The Padres have the 27-year-old righthander under control through 2013, but rival execs claim San Diego will seriously consider dealing the Cy Young winner. Peavy has grumbled about the state of the team, and his escalating salary (from $11 million in 2009 to a $22 million club option in 2013) could consume a quarter of the Padres' payroll in a few years. So the team has begun marketing Peavy, who has a no-trade clause and prefers the National League. The Braves, looking for someone to lead their rotation, and the Cardinals, who don't know if Chris Carpenter's elbow and shoulder will ever bounce back, figure to pursue Peavy aggressively. The Brewers, in need of a new ace themselves, might get involved. Inevitably, the Yankees and the Red Sox will check in as well, but Peavy is an old-school guy who loves to hit. The team that lands him will pay a high price: at least two top-notch young pitchers and at least one young everyday outfielder. The guess here is that Peavy opens the 2009 season in a Braves uniform.

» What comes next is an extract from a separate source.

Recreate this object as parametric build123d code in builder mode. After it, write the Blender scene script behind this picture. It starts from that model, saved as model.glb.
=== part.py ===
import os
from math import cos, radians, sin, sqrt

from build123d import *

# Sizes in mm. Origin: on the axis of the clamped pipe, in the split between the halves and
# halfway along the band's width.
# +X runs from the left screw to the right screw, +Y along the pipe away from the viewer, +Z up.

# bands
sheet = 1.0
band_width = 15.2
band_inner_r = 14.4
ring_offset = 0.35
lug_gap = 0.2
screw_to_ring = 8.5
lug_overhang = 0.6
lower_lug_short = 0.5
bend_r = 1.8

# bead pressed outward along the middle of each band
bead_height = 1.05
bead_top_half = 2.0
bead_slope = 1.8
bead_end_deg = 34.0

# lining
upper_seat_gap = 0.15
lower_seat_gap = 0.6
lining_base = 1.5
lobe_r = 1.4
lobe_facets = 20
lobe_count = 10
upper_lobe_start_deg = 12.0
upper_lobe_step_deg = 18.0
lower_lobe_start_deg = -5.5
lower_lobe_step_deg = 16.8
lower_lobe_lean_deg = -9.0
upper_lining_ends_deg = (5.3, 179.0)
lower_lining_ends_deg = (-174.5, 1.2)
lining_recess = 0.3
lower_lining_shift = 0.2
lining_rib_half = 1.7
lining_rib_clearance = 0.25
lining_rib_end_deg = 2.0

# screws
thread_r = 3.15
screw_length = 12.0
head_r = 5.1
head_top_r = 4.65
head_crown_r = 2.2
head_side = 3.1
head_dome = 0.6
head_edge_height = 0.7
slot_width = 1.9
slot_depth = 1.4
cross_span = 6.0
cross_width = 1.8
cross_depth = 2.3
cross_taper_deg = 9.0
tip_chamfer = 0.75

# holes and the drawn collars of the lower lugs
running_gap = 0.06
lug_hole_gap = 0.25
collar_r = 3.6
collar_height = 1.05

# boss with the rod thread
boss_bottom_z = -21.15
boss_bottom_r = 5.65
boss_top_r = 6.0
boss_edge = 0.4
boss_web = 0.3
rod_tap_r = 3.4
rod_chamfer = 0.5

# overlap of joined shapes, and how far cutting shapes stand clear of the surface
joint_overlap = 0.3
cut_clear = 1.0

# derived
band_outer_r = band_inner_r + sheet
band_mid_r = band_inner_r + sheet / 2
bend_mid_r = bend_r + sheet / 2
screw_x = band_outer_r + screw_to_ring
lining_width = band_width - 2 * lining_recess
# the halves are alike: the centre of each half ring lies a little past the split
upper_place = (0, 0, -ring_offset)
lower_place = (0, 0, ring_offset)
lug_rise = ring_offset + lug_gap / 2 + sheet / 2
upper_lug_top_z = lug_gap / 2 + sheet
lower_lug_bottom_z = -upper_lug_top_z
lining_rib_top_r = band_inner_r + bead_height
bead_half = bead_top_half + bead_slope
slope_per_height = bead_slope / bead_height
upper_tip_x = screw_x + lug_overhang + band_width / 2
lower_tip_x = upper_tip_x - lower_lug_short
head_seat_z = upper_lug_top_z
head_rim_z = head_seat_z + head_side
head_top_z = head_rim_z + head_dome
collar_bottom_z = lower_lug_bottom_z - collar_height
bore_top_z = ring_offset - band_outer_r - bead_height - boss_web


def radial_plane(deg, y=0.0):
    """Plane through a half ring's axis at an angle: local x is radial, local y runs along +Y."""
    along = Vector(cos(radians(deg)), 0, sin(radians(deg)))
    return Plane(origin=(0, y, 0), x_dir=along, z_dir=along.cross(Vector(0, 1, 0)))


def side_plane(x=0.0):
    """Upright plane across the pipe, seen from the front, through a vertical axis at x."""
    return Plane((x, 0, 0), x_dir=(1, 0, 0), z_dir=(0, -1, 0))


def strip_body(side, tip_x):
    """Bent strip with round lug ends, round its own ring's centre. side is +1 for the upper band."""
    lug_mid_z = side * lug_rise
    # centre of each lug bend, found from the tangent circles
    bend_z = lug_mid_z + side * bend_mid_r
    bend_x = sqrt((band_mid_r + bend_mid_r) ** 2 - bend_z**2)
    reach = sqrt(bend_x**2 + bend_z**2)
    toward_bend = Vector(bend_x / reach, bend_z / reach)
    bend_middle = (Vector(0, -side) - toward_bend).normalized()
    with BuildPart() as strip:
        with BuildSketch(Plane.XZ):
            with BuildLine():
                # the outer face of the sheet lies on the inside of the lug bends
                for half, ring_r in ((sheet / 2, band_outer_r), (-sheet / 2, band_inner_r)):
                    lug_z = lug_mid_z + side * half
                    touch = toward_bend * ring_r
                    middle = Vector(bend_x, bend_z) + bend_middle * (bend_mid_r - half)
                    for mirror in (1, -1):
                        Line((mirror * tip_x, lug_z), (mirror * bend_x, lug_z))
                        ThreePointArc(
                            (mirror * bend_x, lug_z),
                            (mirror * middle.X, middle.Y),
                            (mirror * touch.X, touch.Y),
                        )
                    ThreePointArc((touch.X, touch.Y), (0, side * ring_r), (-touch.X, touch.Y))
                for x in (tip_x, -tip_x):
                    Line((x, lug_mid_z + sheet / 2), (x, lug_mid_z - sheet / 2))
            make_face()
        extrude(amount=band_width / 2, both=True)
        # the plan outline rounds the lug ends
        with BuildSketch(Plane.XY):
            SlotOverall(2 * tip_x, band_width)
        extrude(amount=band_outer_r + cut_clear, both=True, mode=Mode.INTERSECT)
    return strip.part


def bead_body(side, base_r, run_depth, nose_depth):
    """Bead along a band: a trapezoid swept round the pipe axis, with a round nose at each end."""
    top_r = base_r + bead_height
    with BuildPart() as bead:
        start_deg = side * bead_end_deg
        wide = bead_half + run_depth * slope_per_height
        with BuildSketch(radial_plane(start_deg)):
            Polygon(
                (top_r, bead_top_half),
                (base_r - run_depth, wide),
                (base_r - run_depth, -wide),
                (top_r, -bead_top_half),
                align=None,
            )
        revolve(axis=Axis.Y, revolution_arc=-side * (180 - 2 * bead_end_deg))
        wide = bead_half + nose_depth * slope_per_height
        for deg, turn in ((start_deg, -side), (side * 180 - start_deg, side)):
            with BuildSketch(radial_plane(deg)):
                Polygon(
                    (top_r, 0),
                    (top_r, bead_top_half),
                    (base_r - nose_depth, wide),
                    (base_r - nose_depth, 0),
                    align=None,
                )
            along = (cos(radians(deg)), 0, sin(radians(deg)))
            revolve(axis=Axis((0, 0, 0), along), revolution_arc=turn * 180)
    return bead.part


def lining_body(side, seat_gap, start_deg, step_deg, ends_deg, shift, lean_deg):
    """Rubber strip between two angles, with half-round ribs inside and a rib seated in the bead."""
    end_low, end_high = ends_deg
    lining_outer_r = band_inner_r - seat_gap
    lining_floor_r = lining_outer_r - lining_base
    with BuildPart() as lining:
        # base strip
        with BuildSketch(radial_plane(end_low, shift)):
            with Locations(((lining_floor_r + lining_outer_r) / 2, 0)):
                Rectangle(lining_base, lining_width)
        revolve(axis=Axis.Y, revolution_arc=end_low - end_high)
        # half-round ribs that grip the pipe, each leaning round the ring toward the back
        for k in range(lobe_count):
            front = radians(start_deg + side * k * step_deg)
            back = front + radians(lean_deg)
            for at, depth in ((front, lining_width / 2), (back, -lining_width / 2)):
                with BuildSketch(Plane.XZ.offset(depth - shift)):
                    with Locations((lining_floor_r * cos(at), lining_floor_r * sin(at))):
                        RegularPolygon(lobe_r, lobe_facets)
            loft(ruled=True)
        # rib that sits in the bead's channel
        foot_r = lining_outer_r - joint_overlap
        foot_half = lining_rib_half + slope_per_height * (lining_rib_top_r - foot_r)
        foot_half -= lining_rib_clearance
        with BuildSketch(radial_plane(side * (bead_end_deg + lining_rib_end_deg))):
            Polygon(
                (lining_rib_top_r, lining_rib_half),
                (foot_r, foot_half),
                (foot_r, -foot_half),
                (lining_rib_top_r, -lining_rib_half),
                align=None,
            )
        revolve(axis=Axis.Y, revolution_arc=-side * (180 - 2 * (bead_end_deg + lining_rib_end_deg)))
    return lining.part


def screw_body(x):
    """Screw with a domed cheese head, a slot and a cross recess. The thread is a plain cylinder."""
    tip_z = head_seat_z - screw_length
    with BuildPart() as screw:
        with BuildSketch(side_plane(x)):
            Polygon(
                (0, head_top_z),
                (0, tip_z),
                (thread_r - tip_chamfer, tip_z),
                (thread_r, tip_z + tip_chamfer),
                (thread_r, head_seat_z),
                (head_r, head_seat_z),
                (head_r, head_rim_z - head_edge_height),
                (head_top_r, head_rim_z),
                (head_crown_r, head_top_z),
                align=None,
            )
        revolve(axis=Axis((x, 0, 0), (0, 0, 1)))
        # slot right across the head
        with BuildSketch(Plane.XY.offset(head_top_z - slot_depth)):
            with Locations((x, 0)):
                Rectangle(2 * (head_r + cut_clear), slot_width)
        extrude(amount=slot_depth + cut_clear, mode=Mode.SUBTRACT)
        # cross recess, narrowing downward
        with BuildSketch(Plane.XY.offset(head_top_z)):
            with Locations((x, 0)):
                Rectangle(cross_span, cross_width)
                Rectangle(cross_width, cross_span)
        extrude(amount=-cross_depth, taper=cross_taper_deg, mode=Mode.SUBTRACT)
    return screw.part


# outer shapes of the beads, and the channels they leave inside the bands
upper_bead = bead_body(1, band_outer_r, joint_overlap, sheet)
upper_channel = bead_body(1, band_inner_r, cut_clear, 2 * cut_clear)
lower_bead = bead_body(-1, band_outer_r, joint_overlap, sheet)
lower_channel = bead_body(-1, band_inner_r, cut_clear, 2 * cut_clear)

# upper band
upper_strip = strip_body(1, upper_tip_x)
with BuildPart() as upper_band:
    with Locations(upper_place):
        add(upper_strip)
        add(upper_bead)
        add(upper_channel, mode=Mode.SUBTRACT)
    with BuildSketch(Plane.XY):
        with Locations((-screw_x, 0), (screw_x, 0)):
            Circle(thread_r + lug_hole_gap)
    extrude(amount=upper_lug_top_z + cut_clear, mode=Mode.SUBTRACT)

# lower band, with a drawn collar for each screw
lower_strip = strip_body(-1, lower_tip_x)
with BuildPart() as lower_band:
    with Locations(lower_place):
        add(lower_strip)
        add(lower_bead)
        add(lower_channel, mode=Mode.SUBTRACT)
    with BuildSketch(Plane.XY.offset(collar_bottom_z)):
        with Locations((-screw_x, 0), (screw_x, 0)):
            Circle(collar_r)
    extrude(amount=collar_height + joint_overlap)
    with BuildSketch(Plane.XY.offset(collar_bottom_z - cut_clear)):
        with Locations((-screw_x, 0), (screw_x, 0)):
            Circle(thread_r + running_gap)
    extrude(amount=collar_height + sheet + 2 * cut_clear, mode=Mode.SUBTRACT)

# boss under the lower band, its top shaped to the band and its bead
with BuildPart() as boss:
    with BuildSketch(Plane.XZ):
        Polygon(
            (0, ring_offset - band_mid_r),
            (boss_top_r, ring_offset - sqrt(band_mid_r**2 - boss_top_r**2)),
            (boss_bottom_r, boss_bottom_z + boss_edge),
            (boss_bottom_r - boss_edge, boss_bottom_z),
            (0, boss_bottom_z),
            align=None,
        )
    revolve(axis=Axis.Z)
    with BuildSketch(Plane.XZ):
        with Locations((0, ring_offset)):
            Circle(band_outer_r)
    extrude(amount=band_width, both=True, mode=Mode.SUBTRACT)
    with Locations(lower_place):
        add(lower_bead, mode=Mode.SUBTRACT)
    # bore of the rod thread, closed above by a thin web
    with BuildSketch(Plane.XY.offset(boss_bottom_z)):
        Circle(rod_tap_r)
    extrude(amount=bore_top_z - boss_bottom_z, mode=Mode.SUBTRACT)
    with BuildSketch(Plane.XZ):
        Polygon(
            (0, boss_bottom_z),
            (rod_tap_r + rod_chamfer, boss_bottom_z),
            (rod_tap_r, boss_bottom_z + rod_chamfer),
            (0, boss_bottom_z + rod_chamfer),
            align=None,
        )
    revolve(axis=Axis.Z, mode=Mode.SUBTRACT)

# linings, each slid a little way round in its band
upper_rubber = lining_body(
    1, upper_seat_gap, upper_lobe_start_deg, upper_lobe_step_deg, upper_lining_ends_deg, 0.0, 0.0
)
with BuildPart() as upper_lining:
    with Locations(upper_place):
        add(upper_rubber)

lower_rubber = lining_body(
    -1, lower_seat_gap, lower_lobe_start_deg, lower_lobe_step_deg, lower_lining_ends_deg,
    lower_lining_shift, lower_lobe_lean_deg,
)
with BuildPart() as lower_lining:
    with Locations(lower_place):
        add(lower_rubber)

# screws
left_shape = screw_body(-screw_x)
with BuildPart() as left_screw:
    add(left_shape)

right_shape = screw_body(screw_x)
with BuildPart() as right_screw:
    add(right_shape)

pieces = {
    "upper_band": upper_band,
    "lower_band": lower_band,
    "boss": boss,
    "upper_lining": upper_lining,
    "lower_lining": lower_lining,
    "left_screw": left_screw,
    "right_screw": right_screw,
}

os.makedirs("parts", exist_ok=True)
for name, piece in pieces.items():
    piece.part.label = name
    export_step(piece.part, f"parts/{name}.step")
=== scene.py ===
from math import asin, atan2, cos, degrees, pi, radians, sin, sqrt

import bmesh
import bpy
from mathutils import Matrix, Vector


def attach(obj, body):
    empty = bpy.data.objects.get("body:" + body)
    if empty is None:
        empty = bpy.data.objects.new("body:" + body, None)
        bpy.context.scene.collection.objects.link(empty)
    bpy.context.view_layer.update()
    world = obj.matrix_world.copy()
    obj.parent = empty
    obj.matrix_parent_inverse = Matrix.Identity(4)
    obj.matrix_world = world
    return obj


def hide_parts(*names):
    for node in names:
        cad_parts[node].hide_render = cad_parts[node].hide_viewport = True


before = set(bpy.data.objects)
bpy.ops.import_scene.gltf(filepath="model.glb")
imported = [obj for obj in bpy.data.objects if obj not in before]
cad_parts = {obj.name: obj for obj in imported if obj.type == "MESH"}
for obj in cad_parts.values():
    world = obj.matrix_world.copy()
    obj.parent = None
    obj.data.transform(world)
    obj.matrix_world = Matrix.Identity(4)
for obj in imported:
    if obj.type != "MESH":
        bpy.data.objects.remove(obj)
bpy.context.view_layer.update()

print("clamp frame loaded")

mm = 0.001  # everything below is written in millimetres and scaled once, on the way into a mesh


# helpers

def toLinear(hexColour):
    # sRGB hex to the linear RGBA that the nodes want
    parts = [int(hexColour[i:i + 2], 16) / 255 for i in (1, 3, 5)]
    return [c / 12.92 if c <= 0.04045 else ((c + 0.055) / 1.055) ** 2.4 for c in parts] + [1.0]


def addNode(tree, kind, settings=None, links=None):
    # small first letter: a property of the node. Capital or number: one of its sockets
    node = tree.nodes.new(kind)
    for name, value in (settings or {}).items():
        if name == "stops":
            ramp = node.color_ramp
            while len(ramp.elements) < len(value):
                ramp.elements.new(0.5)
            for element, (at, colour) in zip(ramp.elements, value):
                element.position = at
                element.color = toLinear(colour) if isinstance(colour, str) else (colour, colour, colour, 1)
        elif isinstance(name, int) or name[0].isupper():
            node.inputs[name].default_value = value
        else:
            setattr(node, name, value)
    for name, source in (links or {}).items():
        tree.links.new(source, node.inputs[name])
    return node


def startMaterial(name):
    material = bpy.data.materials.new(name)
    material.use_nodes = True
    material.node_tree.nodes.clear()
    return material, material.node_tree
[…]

Tampa Bay has recast its franchise history with one glorious season. Undoubtedly, Joe Maddon's team will be referenced in training camps across Arizona and Florida next spring as an example of what is possible. Here are four clubs that could be the rayS of 2009: the Marlins, who finished strong and will be a trendy pick to win the NL East; the Indians, who rebounded from an ugly start to finish at .500 and should improve with the talent they got in the Sabathia trade; the Padres, who could contend in the weak NL West even if they trade Peavy; and the A's, who expect to be loaded with good, young pitching. They should all dream big.

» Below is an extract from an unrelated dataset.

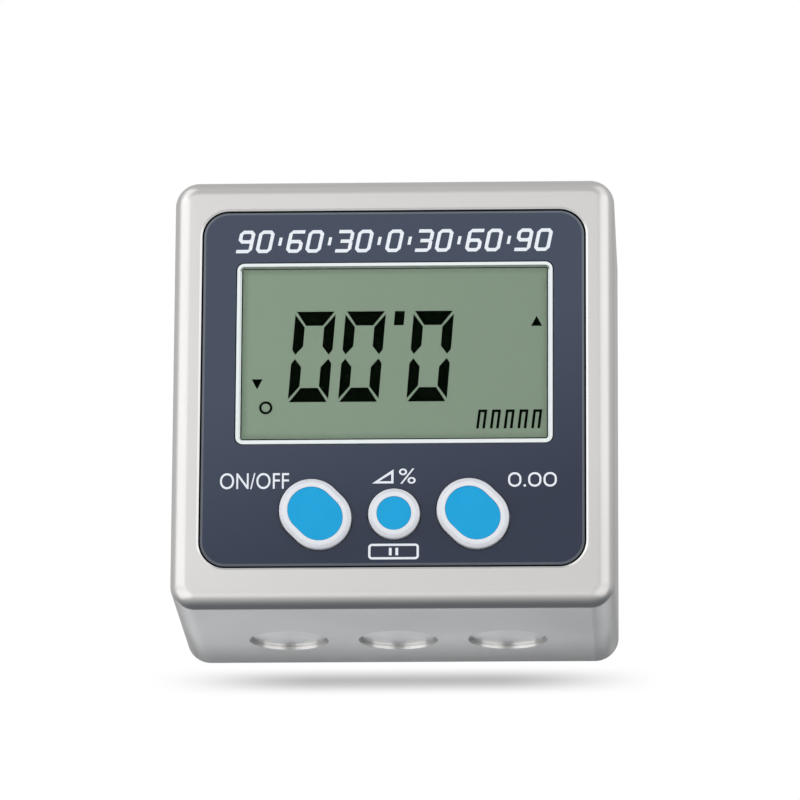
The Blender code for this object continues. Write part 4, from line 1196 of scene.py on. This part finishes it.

Ryan Howard'S $10 million arbitration award sent shock waves through the game last winter, because it was only his first pass through the process. Smaller-market teams try to lock up young stars, like Milwaukee's Ryan Braun, to long-term deals. Those who don't sign are more likely to be traded when they reach three years of service time and get arbitration rights. Exhibit A this winter could be Fielder, a Scott Boras client. Rival execs expect the Brewers to consider swapping Fielder for a pitcher, like the Giants' Matt Cain, to help replace Sabathia and Ben Sheets, both free agents.

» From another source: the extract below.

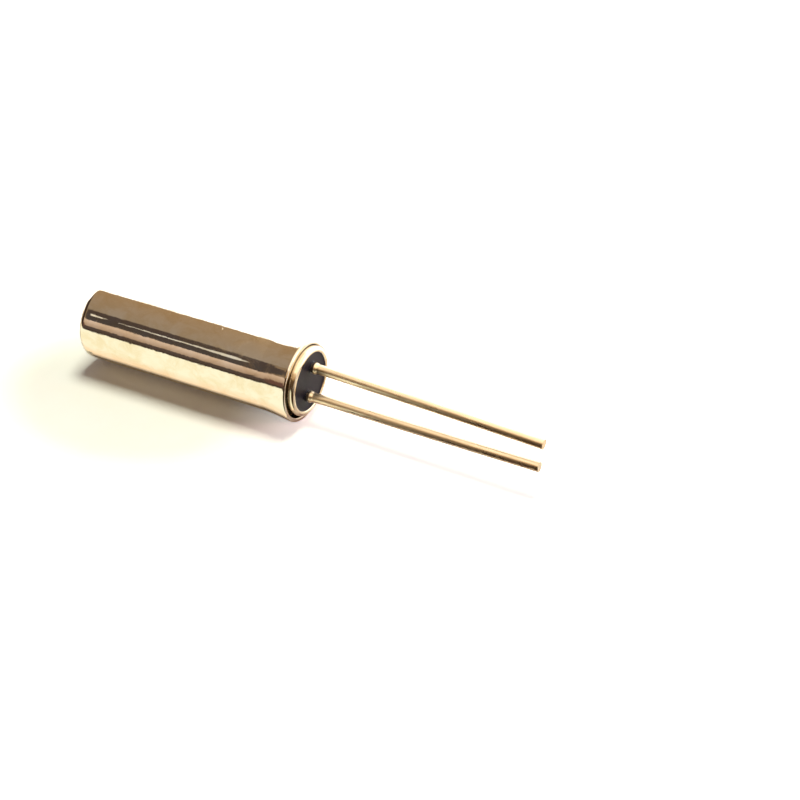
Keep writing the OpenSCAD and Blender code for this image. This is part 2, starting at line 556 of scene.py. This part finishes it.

In baseball, just like in real life, the middle class will feel the recession the most. Free agents such as Jon Garland, Adam Dunn and Orlando Hudson may get low-ball offers. The other group getting squeezed: the "elderly." With improved steroids testing, GMs have noticed that the Fountain of Youth is quickly running dry. There's a growing skepticism about the ability of older players to produce, which means many thirty-something free agents will be hard-pressed to get offers of more than two years this off-season.

Sabathia was going to cash in this winter no matter what, but he increased his value even more by hoisting the Brewers onto his broad shoulders and carrying them into the playoffs, pitch counts be damned. If the 28-year-old lefty wants the biggest deal, the Yankees are prepared to offer a king's ransom, plus New Jersey. But all things being equal, Sabathia would prefer to go home to California and play in the NL, where the .261 career hitter can swing the bat. If you were the Dodgers and had $100 million-plus to spend, would you invest in the volatile and unpredictable Ramírez, or in the younger and more team-oriented Sabathia? It's a no-brainer.